==== Data segment

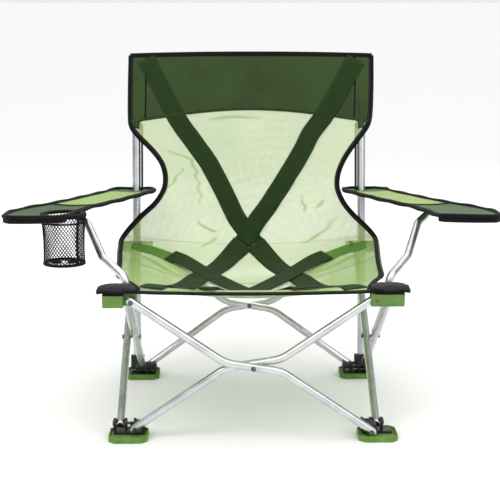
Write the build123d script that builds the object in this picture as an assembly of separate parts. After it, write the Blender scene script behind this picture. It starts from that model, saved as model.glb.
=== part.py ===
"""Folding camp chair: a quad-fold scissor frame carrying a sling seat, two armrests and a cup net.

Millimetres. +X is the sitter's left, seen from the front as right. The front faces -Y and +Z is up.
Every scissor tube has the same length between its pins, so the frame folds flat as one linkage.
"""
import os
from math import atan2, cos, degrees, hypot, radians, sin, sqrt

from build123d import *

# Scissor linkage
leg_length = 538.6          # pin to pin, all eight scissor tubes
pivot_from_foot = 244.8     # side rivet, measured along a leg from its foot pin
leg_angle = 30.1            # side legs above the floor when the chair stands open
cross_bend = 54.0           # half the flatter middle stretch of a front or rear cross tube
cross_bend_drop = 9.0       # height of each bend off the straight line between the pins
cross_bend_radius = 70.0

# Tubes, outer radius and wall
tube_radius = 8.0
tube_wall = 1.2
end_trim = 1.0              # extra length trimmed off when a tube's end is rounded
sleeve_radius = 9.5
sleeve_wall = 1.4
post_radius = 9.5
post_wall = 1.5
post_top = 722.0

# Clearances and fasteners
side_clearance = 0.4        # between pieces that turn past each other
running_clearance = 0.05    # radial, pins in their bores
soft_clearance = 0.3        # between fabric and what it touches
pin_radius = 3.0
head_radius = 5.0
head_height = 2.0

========

**Problem requirements**
Every line containing the string "that" must be listed.

**Response to the exercise**
Write the build123d script that builds the object in this picture as an assembly of separate parts. After it, write the Blender scene script behind this picture. It starts from that model, saved as model.glb.
side_clearance = 0.4        # between pieces that turn past each other